### Task instructions
Take the data below and write out exactly the lines from the one with "worn pad has it" through the one with "obj.matrix_world = Matrix.Identity(4)"; omit every other line.

### Stored rows
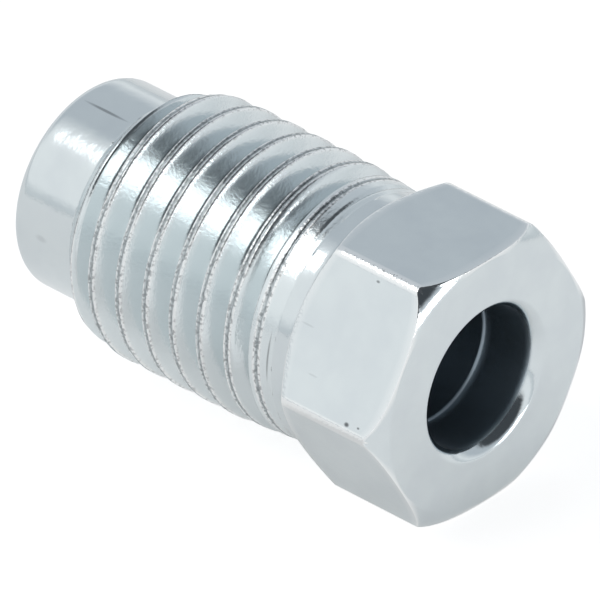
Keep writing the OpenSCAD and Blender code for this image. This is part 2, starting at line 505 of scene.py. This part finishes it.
crest_pebbles = add(nodes, MATH, [crest, pebbles], operation="MULTIPLY")
thread_grain = add(nodes, MATH, [thread, grain], operation="MULTIPLY")
nicks = add(nodes, MATH, [wear_and_highlight_edge, pebbles], operation="MULTIPLY")
pebbled = add(nodes, MATH, [crest_pebbles, nicks], operation="ADD")
rolled_relief = add(nodes, MATH, [pebbled, thread_grain], operation="ADD")
relief = add(nodes, MATH, [skin_relief, rolled_relief], operation="ADD")
bump = add(nodes, "ShaderNodeBump", {
    "Strength": relief_strength, "Distance": relief_depth * MM, "Height": relief,
})
metal = add(nodes, "ShaderNodeBsdfPrincipled", {
    "Base Color": colour, "Metallic": 1.0, "Roughness": rough, "Normal": bump,
})
add(nodes, "ShaderNodeOutputMaterial", [metal])

# The finished nut
# The thread is rolled into the blank and the skin is closed. Then the nut is brought from millimetres
# to metres, its faces are turned outwards, and it takes the place of the plain solid.
rolling = blank.modifiers.new("rolled_thread", "NODES")
rolling.node_group = roll
for name, value in thread_sizes.items():
    rolling[size_sockets[name]] = value
rolling[plating_socket.identifier] = zinc
bpy.context.view_layer.update()
nut_mesh = bpy.data.meshes.new_from_object(blank.evaluated_get(bpy.context.evaluated_depsgraph_get()))
bpy.data.objects.remove(blank)
nut_mesh.transform(Matrix.Scale(MM, 4))
skin = bmesh.new()
skin.from_mesh(nut_mesh)
bmesh.ops.recalc_face_normals(skin, faces=skin.faces)
skin.to_mesh(nut_mesh)
skin.free()
nut = bpy.data.objects.new("zinc_tube_nut", nut_mesh)
bpy.context.collection.objects.link(nut)
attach(nut, "root")
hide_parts("tube_nut")

# The table and the light
# A wide white sheet lies under the nut. Mirrored in the metal, its glow carries painted shade near the head
# and painted light beyond it.
# A round lamp hangs above and a flat one stands beyond the head, in a pale room whose far wall, lowest
# band and ceiling are darker. The camera sees the sheet as plain white.
table_height = solid_box[0][2]
table_size = 4.0
sheet_glow = 0.77
# Where the sheet's mirrored glow is painted darker as shade, in millimetres from the nose, and the share of
# its glow that is left there.
shade_middle = 14.5
shade_half_length = 2.5
shade_reach = 5.5
shaded_share = 0.42
open_share = 0.6
# Where its mirrored glow is painted lighter beyond the head, in millimetres from the nose, and the share
# added there.
front_start = 18.0
front_full = 20.0
front_share = 0.1
table_mesh = bpy.data.meshes.new("white_table")
half = table_size / 2
table_mesh.from_pydata(
    [(-half, -half, table_height), (half, -half, table_height),
     (half, half, table_height), (-half, half, table_height)],
    [], [(0, 1, 2, 3)])
table = bpy.data.objects.new("white_table", table_mesh)
bpy.context.collection.objects.link(table)
paper = bpy.data.materials.new("white_paper")
paper.use_nodes = True
nodes = paper.node_tree
nodes.nodes.clear()
rays = add(nodes, "ShaderNodeLightPath").outputs
sheet_place = add(nodes, "ShaderNodeTexCoord").outputs["Object"]
on_sheet = add(nodes, "ShaderNodeSeparateXYZ", [sheet_place]).outputs
off_shade = add(nodes, MATH, [on_sheet["X"], shade_middle * MM], operation="SUBTRACT")
shade_gap = add(nodes, MATH, [off_shade], operation="ABSOLUTE")
shaded = add(nodes, RANGE, {
    "Value": shade_gap, "From Min": shade_half_length * MM, "From Max": shade_reach * MM,
    "To Min": shaded_share, "To Max": open_share,
})
painted_light_beyond_head = add(nodes, RANGE, {
    "Value": on_sheet["X"], "From Min": front_start * MM, "From Max": front_full * MM,
    "To Max": front_share,
})
sheet_share = add(nodes, MATH, [shaded, painted_light_beyond_head], operation="ADD")
mirrored = add(nodes, MATH, [rays["Is Glossy Ray"], rays["Is Transmission Ray"]], operation="MAXIMUM")
in_metal = add(nodes, MATH, [mirrored, sheet_share], operation="MULTIPLY")
seen = add(nodes, MATH, [rays["Is Camera Ray"], in_metal], operation="MAXIMUM")
strength = add(nodes, MATH, [seen, sheet_glow], operation="MULTIPLY")
sheet = add(nodes, "ShaderNodeBsdfDiffuse", {"Color": linear("#c8c8c8")})
glow = add(nodes, "ShaderNodeEmission", {"Color": linear("#ffffff"), "Strength": strength})
add(nodes, "ShaderNodeOutputMaterial", [add(nodes, "ShaderNodeAddShader", [sheet, glow])])
table_mesh.materials.append(paper)

world = bpy.data.worlds.new("pale_room")
bpy.context.scene.world = world
world.use_nodes = True
nodes = world.node_tree
nodes.nodes.clear()
ceiling_middle = Vector((0.3, -0.1, 0.95)).normalized()
direction = add(nodes, "ShaderNodeTexCoord").outputs["Generated"]
overhead = add(nodes, "ShaderNodeVectorMath", [direction, ceiling_middle], operation="DOT_PRODUCT")
heading = add(nodes, "ShaderNodeSeparateXYZ", [direction]).outputs
far_side = add(nodes, RANGE, {"Value": heading["Y"], "From Min": -0.25, "From Max": 0.05})
above = add(nodes, RANGE, {"Value": heading["Z"], "From Min": 0.15, "From Max": 0.4})
far_wall = add(nodes, MATH, [far_side, above], operation="MULTIPLY")
skirting = add(nodes, RANGE, {"Value": heading["Z"], "From Min": 0.18, "From Max": 0.06})
ceiling = add(nodes, RANGE, {
    "Value": overhead.outputs["Value"], "From Min": 0.62, "From Max": 0.77,
}, interpolation_type="SMOOTHSTEP")
room = linear("#f8fafb")
for share, layer in [(skirting, "#d6dbde"), (far_wall, "#c6ccd2"), (ceiling, "#484c50")]:
    mixed = add(nodes, "ShaderNodeMix", {
        "Factor": share, mix_first: room, mix_second: linear(layer),
    }, data_type="RGBA")
    room = mixed.outputs[mix_result]
add(nodes, "ShaderNodeOutputWorld", [add(nodes, "ShaderNodeBackground", [room, 1.0])])

lamp_distance = 0.35


def soft_lamp(name, shape, direction, size, height, power):
    """A soft lamp that faces the nut from one direction. The camera doesn't see it."""
    lamp = bpy.data.objects.new(name, bpy.data.lights.new(name, "AREA"))
    lamp.data.shape = shape
    lamp.data.size = size
    lamp.data.size_y = height
    lamp.data.energy = power
    toward = Vector(direction).normalized()
    lamp.location = aim + lamp_distance * toward
    lamp.rotation_euler = toward.to_track_quat("Z", "Y").to_euler()
    lamp.visible_camera = False
    bpy.context.collection.objects.link(lamp)


soft_lamp("top_lamp", "DISK", direction=(-0.33, -0.36, 0.87), size=0.2, height=0.2, power=0.22)
soft_lamp("side_lamp", "RECTANGLE", direction=(0.95, 0.22, 0.16), size=0.17, height=0.11, power=0.15)
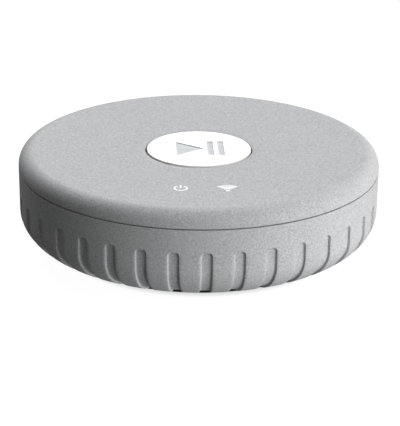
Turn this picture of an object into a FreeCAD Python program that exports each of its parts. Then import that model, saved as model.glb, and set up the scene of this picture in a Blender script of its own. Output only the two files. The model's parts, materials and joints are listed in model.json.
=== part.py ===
import FreeCAD
import Part

import math
import os

# A round network media player: a 110 mm puck in two grey plastic shells, with one large push button in
# the lid, two lit status symbols, a fluted side, a rubber foot ring and a recessed connector panel.
# Millimetres. +Z is up, the front is -Y, and the origin is the centre of the foot ring's underside.

V = FreeCAD.Vector
UP = V(0, 0, 1)

# ---- outline of the closed case ------------------------------------------------------------------
BODY_R = 55.0
LID_TOP_Z = 31.7
SHOULDER_R = 4.4
SEAM_Z = 26.3
SEAM_GAP = 0.4
UNDERSIDE_Z = 1.0
FLAT_UNDERSIDE_R = 36.5
SIDE_LOW_R = 54.7
SIDE_LOW_Z = 13.5
BOWL_WALL = 2.2
BOWL_MOUTH_R = 52.6
LID_WALL = 2.0
CEILING_Z = LID_TOP_Z - LID_WALL
FLOOR_Z = UNDERSIDE_Z + BOWL_WALL

# ---- flutes round the lower side -----------------------------------------------------------------
FLUTE_COUNT = 35
FLUTE_TOP_Z = 19.0
FLUTE_DEPTH = 0.7
FLUTE_MOUTH = 3.6
FLUTE_FLOOR = 2.9
FLUTE_CORNER_R = 1.1
FLUTE_INNER_R = 38.0
REAR_GAP_DEG = 25.0

# ---- foot ring and the four case screws that it covers -------------------------------------------
FOOT_OUTER_R = 38.8
FOOT_INNER_R = 31.0
FOOT_TOP_Z = 2.15
FOOT_EDGE_R = 0.3
CHANNEL_TOP_Z = 2.2
CASE_SCREW_R = 35.0
CASE_SCREW_AZIMUTHS = (45.0, 135.0, 225.0, 315.0)
COUNTERBORE_R = 3.0
COUNTERBORE_TOP_Z = 4.6
LOW_BOSS_R = 4.2
LOW_BOSS_TOP_Z = 6.4
LID_BOSS_R = 3.4
LID_BOSS_LOW_Z = 6.6
CASE_PILOT_R = 1.35
CASE_SHANK_R = 1.3
CASE_SHANK_LENGTH = 14.0
CASE_HEAD_LOW_Z = 2.4
CASE_HEAD_R = 2.75
CASE_HEAD_HEIGHT = 2.2
LABEL_R = 26.0
LABEL_THICK = 0.15

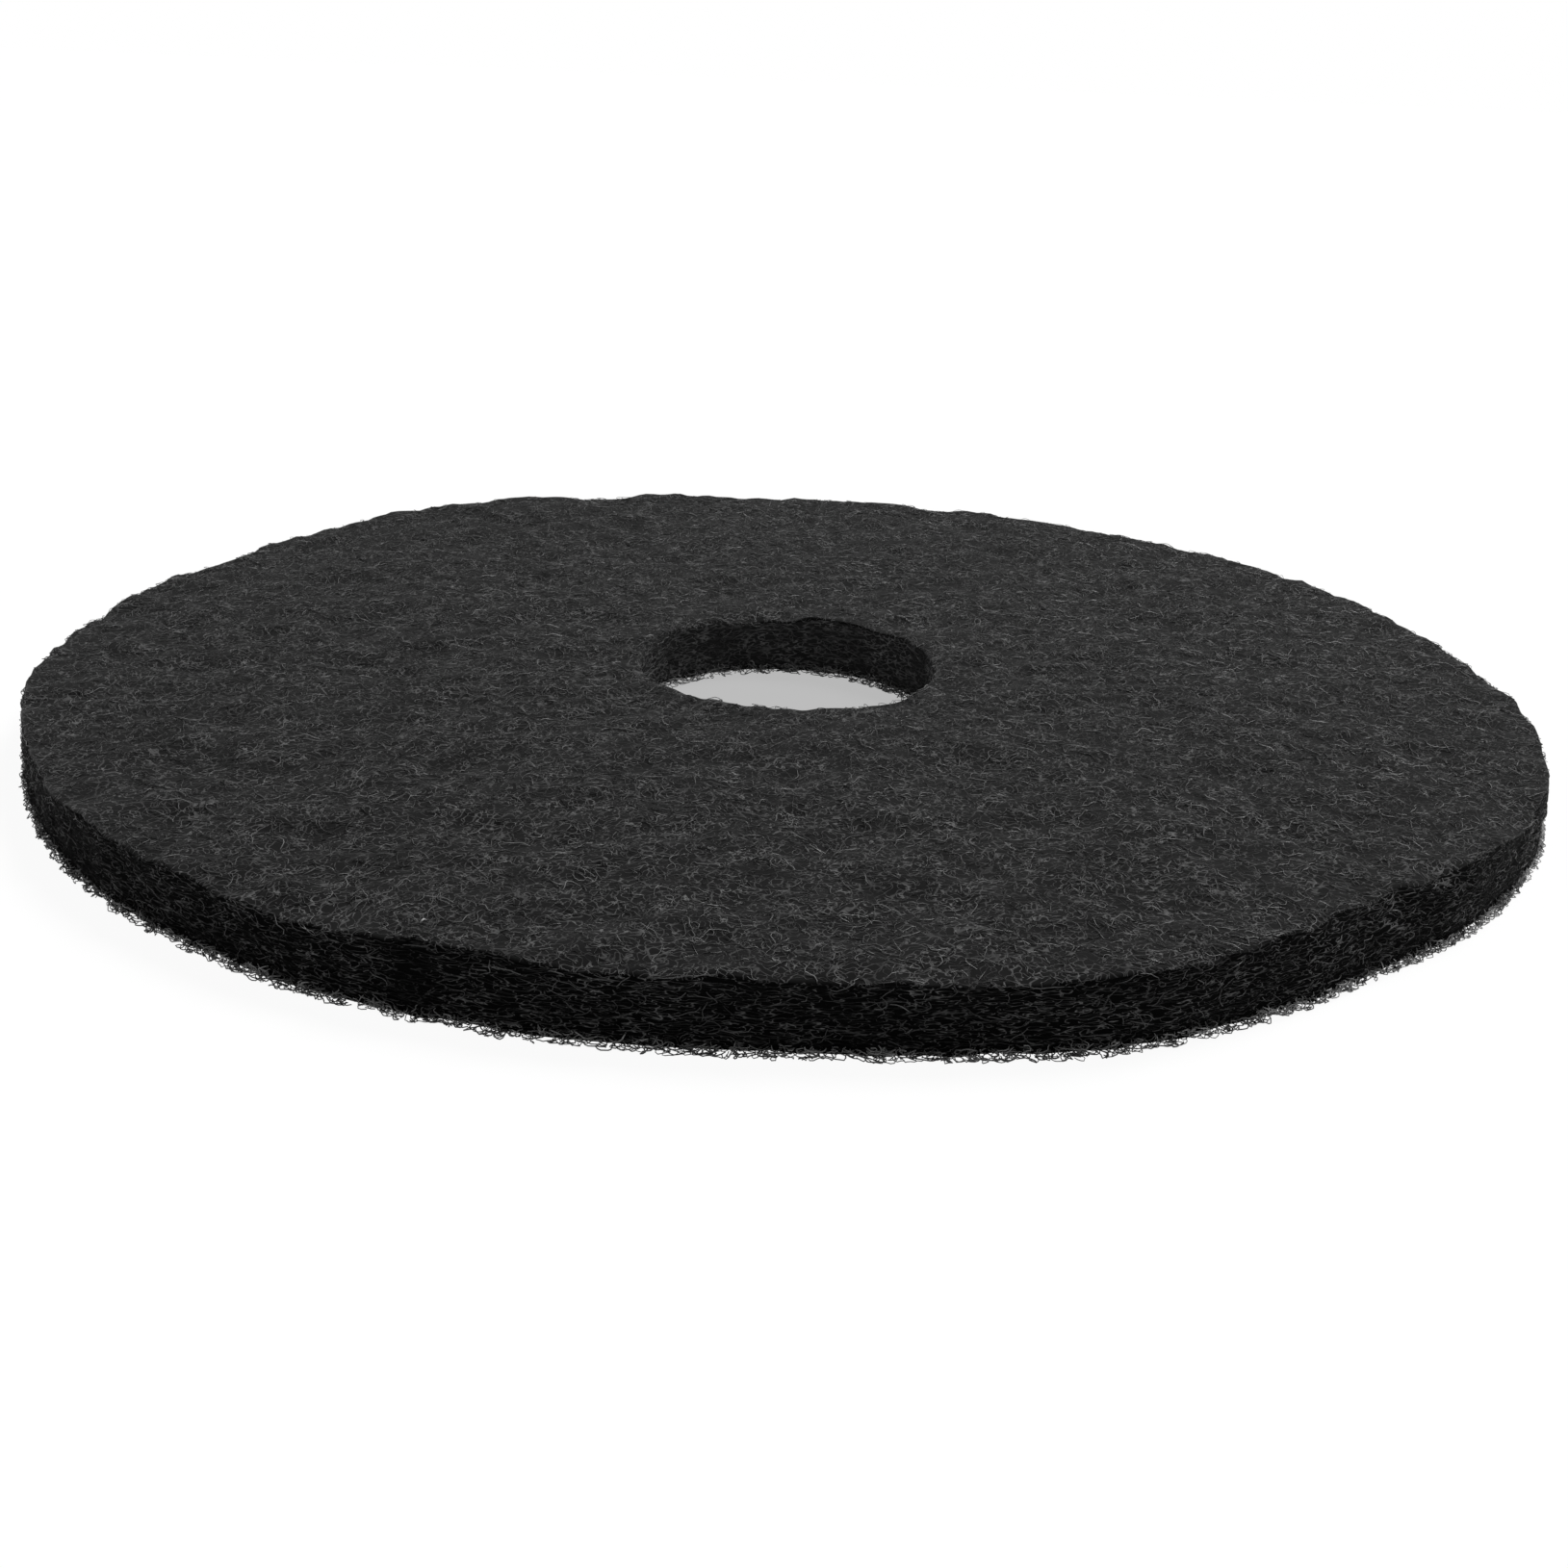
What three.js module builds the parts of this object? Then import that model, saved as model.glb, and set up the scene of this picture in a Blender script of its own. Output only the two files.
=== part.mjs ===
// Floor polishing pad: a flat round mat of bonded, crimped fibre with a round hole in the middle.
// The whole pad is cut from one sheet of fibre web, so it is one closed solid.
// Millimetres, +Z up. The origin is on the axis of the hole, on the plane that the pad lies on.

import * as THREE from "three";

// Driving sizes
const padDiameter = 432;
const padThickness = 18;
const holeDiameter = 87;

// Roundings, as radii of quarter ellipses: how far in from the wall, and how far up or down it
const topEdge = { inward: 1.4, along: 1.6 };
const bottomEdge = { inward: 2.0, along: 3.6 };
const holeEdge = { inward: 1.2, along: 1.6 };

// The die-cut outline isn't a true circle: soft bulges and flats, and a bite at the left back.
// Bearings and widths in degrees, anticlockwise from +X; reach is outward in millimetres.
const outlineBumps = [
  { bearing: 12, width: 9, reach: -2.4 },
  { bearing: 23, width: 5, reach: -1.4 },
  { bearing: 38, width: 9, reach: 1.6 },
  { bearing: 71, width: 4, reach: 1.8 },
  { bearing: 91, width: 4, reach: 0.8 },
  { bearing: 102, width: 10, reach: 1.6 },
  { bearing: 132, width: 8, reach: 2.2 },
  { bearing: 155.5, width: 5, reach: -6.6 },
  { bearing: 173, width: 12, reach: -2.6 },
  { bearing: 192, width: 5, reach: 1.0 },
  { bearing: 225, width: 15, reach: 2.0 },
  { bearing: 243, width: 7, reach: 1.5 },
  { bearing: 271, width: 10, reach: -2.8 },
  { bearing: 290, width: 6, reach: 1.9 },
  { bearing: 310, width: 7, reach: -2.5 },
  { bearing: 338, width: 8, reach: 1.2 },
];

// Where the top of the rim has been worn back over the wall, in the same terms
const shoulderBumps = [
  { bearing: 310, width: 13, reach: -4.5 },
  { bearing: 252, width: 6, reach: -1.5 },
];

// The rim stands up a little at the left back; it dies out towards the hole
const rimLift = { bearing: 122, width: 13, height: 2.2, startsAt: 150 };

// Hollows in the top, between lands that stay level: waves across the web, in millimetres
const hollowDepth = 1.1;
const hollowWaves = [
  { length: 61, heading: 24, phase: 0.4, share: 1 },
  { length: 43, heading: 97, phase: 2.1, share: 0.9 },
  { length: 34, heading: 151, phase: 4.0, share: 0.7 },
  { length: 27, heading: 62, phase: 1.2, share: 0.5 },
];

// Fineness of the mesh
const bearings = 90;
const topRings = 13;
const undersideRings = 4;
const wallRings = 3;
const edgeSteps = 2;

const padRadius = padDiameter / 2;
const holeRadius = holeDiameter / 2;

// A bell-shaped bump round the circle, 1 at its middle; angles in degrees
function bell(angle, middle, width) {
  const away = ((angle - middle + 540) % 360) - 180;
  return Math.exp(-((away / width) ** 2));
}

function sumOfBumps(bumps, angle) {
  return bumps.reduce((sum, bump) => sum + bump.reach * bell(angle, bump.bearing, bump.width), 0);
}

// The surface height of the top over a place, before its edges are rounded
function topHeight(x, y, angle) {
  let wave = 0;
  for (const { length, heading, phase, share } of hollowWaves) {
    const across = THREE.MathUtils.degToRad(heading);
    const along = x * Math.cos(across) + y * Math.sin(across);
    wave += share * Math.sin((2 * Math.PI * along) / length + phase);
  }
  const hollow = hollowDepth * THREE.MathUtils.smoothstep(wave, 0, 2);
  const outward = THREE.MathUtils.smoothstep(Math.hypot(x, y), rimLift.startsAt, padRadius);
  const lift = rimLift.height * outward * bell(angle, rimLift.bearing, rimLift.width);
  return padThickness - hollow + lift;
}

// Points of a rounded edge, from one wall to the next; turn is the quarter that it takes
function roundedEdge(centreRadius, centreHeight, edge, turn) {
  const points = [];
  for (let step = 0; step <= edgeSteps; step++) {
    const angle = ((turn + step / edgeSteps) * Math.PI) / 2;
    points.push(new THREE.Vector2(
      centreRadius + edge.inward * Math.cos(angle),
      centreHeight + edge.along * Math.sin(angle),
    ));
  }
  return points;
}

// Points strictly between two places, evenly spaced
function between(from, to, count) {
  const points = [];
  for (let step = 1; step < count; step++) {
    points.push(from.clone().lerp(to, step / count));
  }
  return points;
}

// The section of the ring, anticlockwise and closed: underside, outer wall, top, hole wall
function ringSection() {
  const outer = (edge) => padRadius - edge.inward;
  const inner = holeRadius + holeEdge.inward;
  const topOf = (edge) => padThickness - edge.along;
  const corners = [
    { points: roundedEdge(outer(bottomEdge), bottomEdge.along, bottomEdge, 3), then: wallRings },
    { points: roundedEdge(outer(topEdge), topOf(topEdge), topEdge, 0), then: topRings },
    { points: roundedEdge(inner, topOf(holeEdge), holeEdge, 1), then: wallRings },
    { points: roundedEdge(inner, holeEdge.along, holeEdge, 2), then: undersideRings },
  ];
  const section = [];
  corners.forEach(({ points, then }, index) => {
    const next = corners[(index + 1) % corners.length].points[0];
    section.push(...points, ...between(points[points.length - 1], next, then));
  });
  section.push(section[0].clone());
  return section;
}

// Moves a point of the true ring to where the cut and worn pad has it
function padPoint(radius, height, bearing) {
  const angle = THREE.MathUtils.radToDeg(bearing);
  const outward = (radius - holeRadius) / (padRadius - holeRadius);
  const up = height / padThickness;
  const bulge = sumOfBumps(outlineBumps, angle) * outward ** 2;
  const worn = sumOfBumps(shoulderBumps, angle) * outward ** 8 * up ** 3;
  const reach = radius + bulge + worn;
  const x = reach * Math.cos(bearing);
  const y = reach * Math.sin(bearing);
  return [x, y, up * topHeight(x, y, angle)];
}

function padGeometry() {
  const section = ringSection();
  const geometry = new THREE.LatheGeometry(section, bearings);
  const position = geometry.attributes.position;
  for (let column = 0; column <= bearings; column++) {
    const bearing = 2 * Math.PI * ((column % bearings) / bearings);
    section.forEach(({ x: radius, y: height }, row) => {
      position.setXYZ(column * section.length + row, ...padPoint(radius, height, bearing));
    });
  }
  geometry.computeVertexNormals();
  return geometry;
}

const fibre = new THREE.MeshStandardMaterial({
  name: "black_fibre",
  color: 0x26272a,
  roughness: 0.9,
  metalness: 0,
});

const pad = new THREE.Mesh(padGeometry(), fibre);
pad.name = "pad";

const part = new THREE.Group();
part.add(pad);

export default part;
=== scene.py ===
import math

import bpy
import numpy as np
from mathutils import Matrix, Vector


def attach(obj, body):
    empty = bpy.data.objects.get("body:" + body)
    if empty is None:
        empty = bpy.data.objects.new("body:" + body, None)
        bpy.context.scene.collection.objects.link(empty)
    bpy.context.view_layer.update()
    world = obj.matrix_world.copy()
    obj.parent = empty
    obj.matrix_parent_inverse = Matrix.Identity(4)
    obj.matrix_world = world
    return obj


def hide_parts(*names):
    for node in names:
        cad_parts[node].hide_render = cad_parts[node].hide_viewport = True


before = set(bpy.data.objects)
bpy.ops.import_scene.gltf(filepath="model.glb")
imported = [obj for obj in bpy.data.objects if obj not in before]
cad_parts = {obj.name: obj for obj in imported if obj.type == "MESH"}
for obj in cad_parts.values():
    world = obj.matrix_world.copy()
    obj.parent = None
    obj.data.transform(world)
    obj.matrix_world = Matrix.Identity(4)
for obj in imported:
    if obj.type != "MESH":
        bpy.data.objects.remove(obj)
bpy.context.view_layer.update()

METRES = 0.001
FULL_TURN = 2 * math.pi

# The pad's own sizes, as its solid has them, in millimetres
PAD_RADIUS = 216.0
PAD_THICKNESS = 18.0
HOLE_RADIUS = 43.5

# Bumps of the cut outline: bearing and width in degrees, reach outward
OUTLINE_BUMPS = [
    (12, 9, -2.4), (23, 5, -1.4), (38, 9, 1.6), (71, 4, 1.8), (91, 4, 0.8), (102, 10, 1.6),
    (132, 8, 2.2), (155.5, 5, -6.6), (173, 12, -2.6), (192, 5, 1.0), (225, 15, 2.0), (243, 7, 1.5),
    (271, 10, -2.8), (290, 6, 1.9), (310, 7, -2.5), (338, 8, 1.2),
]
# Where the top of the rim is worn back, in the same terms
SHOULDER_BUMPS = [(310, 13, -4.5), (252, 6, -1.5)]
# The rim that stands up at the left back
LIFT_BEARING, LIFT_WIDTH, LIFT_HEIGHT, LIFT_FROM = 122, 13, 2.2, 150
# Broad hollows in the top: wave length, heading in degrees, phase and share
HOLLOW_DEPTH = 1.1
HOLLOW_WAVES = [(61, 24, 0.4, 1.0), (43, 97, 2.1, 0.9), (34, 151, 4.0, 0.7), (27, 62, 1.2, 0.5)]

# The felted body inside the loose fibres: how far it stays in from each face of the pad
WEB_INSIDE_RIM = 0.6
WEB_INSIDE_HOLE = 0.7
WEB_BELOW_TOP = 0.15
WEB_OFF_FLOOR = 0.25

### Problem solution
// Moves a point of the true ring to where the cut and worn pad has it
function padPoint(radius, height, bearing) {
  const angle = THREE.MathUtils.radToDeg(bearing);
  const outward = (radius - holeRadius) / (padRadius - holeRadius);
  const up = height / padThickness;
  const bulge = sumOfBumps(outlineBumps, angle) * outward ** 2;
  const worn = sumOfBumps(shoulderBumps, angle) * outward ** 8 * up ** 3;
  const reach = radius + bulge + worn;
  const x = reach * Math.cos(bearing);
  const y = reach * Math.sin(bearing);
  return [x, y, up * topHeight(x, y, angle)];
}

function padGeometry() {
  const section = ringSection();
  const geometry = new THREE.LatheGeometry(section, bearings);
  const position = geometry.attributes.position;
  for (let column = 0; column <= bearings; column++) {
    const bearing = 2 * Math.PI * ((column % bearings) / bearings);
    section.forEach(({ x: radius, y: height }, row) => {
      position.setXYZ(column * section.length + row, ...padPoint(radius, height, bearing));
    });
  }
  geometry.computeVertexNormals();
  return geometry;
}

const fibre = new THREE.MeshStandardMaterial({
  name: "black_fibre",
  color: 0x26272a,
  roughness: 0.9,
  metalness: 0,
});

const pad = new THREE.Mesh(padGeometry(), fibre);
pad.name = "pad";

const part = new THREE.Group();
part.add(pad);

export default part;
=== scene.py ===
import math

import bpy
import numpy as np
from mathutils import Matrix, Vector


def attach(obj, body):
    empty = bpy.data.objects.get("body:" + body)
    if empty is None:
        empty = bpy.data.objects.new("body:" + body, None)
        bpy.context.scene.collection.objects.link(empty)
    bpy.context.view_layer.update()
    world = obj.matrix_world.copy()
    obj.parent = empty
    obj.matrix_parent_inverse = Matrix.Identity(4)
    obj.matrix_world = world
    return obj


def hide_parts(*names):
    for node in names:
        cad_parts[node].hide_render = cad_parts[node].hide_viewport = True


before = set(bpy.data.objects)
bpy.ops.import_scene.gltf(filepath="model.glb")
imported = [obj for obj in bpy.data.objects if obj not in before]
cad_parts = {obj.name: obj for obj in imported if obj.type == "MESH"}
for obj in cad_parts.values():
    world = obj.matrix_world.copy()
    obj.parent = None
    obj.data.transform(world)
    obj.matrix_world = Matrix.Identity(4)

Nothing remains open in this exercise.